Определено: как из приложенных просителем Елистратовым документов видно, что по вступлении ему в сие войско никаких препятствующих причин не имеется, для того приняв его Елистратова в сие войско причислить в число куреня Щербиновского..." (40)
Данное распоряжение датировано 31 декабря 1813 года.
О другом случае рассказывает рапорт Щербиновского куренного атамана Степана Попруги за 3 февраля 1814 года, направленный в Черноморскую войсковую канцелярию:
"Во исполнение приказа оной Черноморской войсковой канцелярии от 5 истекшего генваря № 68, последовавшего с приложением присяжного листа для продолжения воинской службы определенного в сей курень Слободской Украинской губернии Валковского уезда священнического сына, уволенного из духовного звания Александру Михайловского на верность службы к присяге приведен и в число сего куреня казаков по списку мною зачислен..." (41)
В 1816 году в сословие черноморских казаков Щербиновского куреня был принят по прошению ростовско-нахичеванский мещанин армянского происхождения Карп Назарович Назаров, поступивший на службу в Конный полк войскового полковника Голуба. Карп Назаров станет родоначальником одной из известнейших офицерских фамилий Щербиновского (Старощербиновского) куреня, а затем и станицы Старощербиновской.
1817 год считается годом начала Кавказской войны (хотя она, в общем, и не прекращалась с конца XVIII века), в которой щербиновские казаки приняли активное участие, неся службу в различных конных полках, пеших батальонах и командах Черноморского казачьего войска, разбросанных по Черноморской кордонной и Старой Кавказской линиям.

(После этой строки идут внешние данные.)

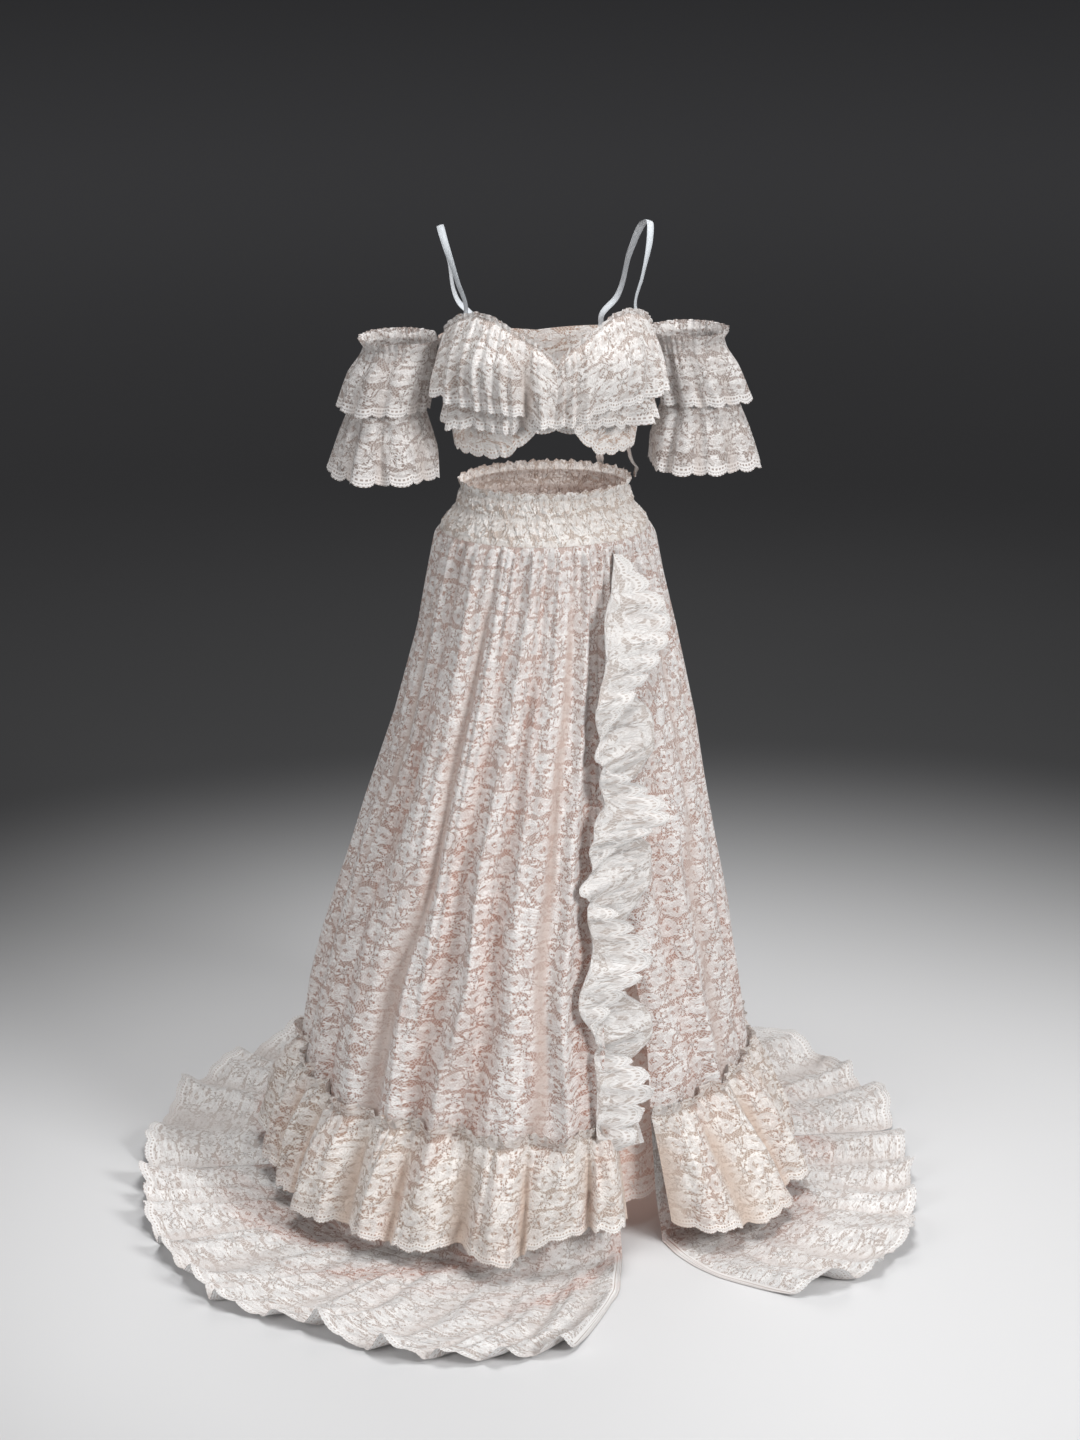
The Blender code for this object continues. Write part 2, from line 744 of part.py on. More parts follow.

В 1818 году Щербиновское куренное селение лишилось своего статуса окружного центра, поскольку Ейское земское начальство, решением Войскового правительства, переводилось в Кущевский курень. Дом, освобожденный Ейским земским начальством, был отдан под размещение Щербиновского приходского училища (42), действовавшего с 17 августа 1812 года и находившегося в доме, подаренном ему казаком Довбышем. Кстати, Довбыш подарил под училище свой недостроенный дом, а для окончания его сроительства щербиновцы собрали в своей среде еще 600 рублей. Данное училищное здание имело три классных комнаты и особую кладовую. Текущие расходы училища покрывались доходами от трех лавок, приносивших в год до 300 тысяч рублей и одной рыболовной ставки на реке Ее, приносившей до 80 рублей дохода. Личность же самого Довбыша установить не удалось. Известно, что в 1792 или 1793 году вместе с Щербиновским куренем пришло на Кубань одно семейство Довбышей (из бывших запорожцев), состоявшее из Степана Довбыша (39 лет), его жены Марты (34 лет), сына Василия (12 лет), брата Антона (17 лет) и их матери вдовы Пелагеи (78 лет). Но кто из них - Степан, Антон или Василий - являлся дарителем, до сих пор неясно (43)
История Щербиновского приходского училища тесно связана с именами войскового протоиерея Кирилла Россинского, усилиями которого оно и открылось в 1812 году, наряду с двумя другими первыми училищами Черномории в станицах Таманской и Брюховецкой, и Якова Мишковского, автора незавершенной историко-героической поэмы "Харко, запорозький кошовий". О самом Мишковском мы знаем мало. Родился он, судя по всему, на Слобожанщине приблизительно в 1798 году. В 1818 году перевелся из Императорского Харьковского университета, где служил в чине подканцеляриста, на должность преподавателя в Темрюкское приходское училище. Поступив, очевидно, в казачье сословие по ходатайству смотрителя черноморских училищ войскового протоиерея Кирилла Россинского, он некоторое время трудился в Темрюке, а затем переехал в Щербиновское куренное селение, куда был определен на ту же должность преподавателя приходского училища. Здесь и прошла большая часть жизни Якова Семеновича Мишковского. На наш взгляд, именно в двадцатые годы, уже прочно осев в Щербиновском (затем Старощербиновском), находясь в окружении замечательных офицеров и казаков Щербиновского куреня, он приступил к созданию своей поэмы о судьбе и чаяниях запорожского казачества. В мифической стране Мишковского "Имгертин", куда попадает главный герой поэмы Харко, мы узнаем степи Северо-Западного Кавказа, пожалованные Екатериной II черноморцам, а в самом Харко - кошевого атамана Захария Чепегу, приведшего осенью 1792 года казаков в ейское урочище Черный Брод. Вероятно, Яков Мишковский работал над поэмой все тридцатые годы XIX века. Но что помешало ему закончить это произведение, в некоторых чертах напоминающее "Энеиду" Ивана Котляревского, нам неизвестно. Последнее упоминание о Якове Мишковском, в котором он назван дворянином куреня Старощербиновского, по свидетельству краснодарского ученого Виктора Чумаченко, относится к 1842 году.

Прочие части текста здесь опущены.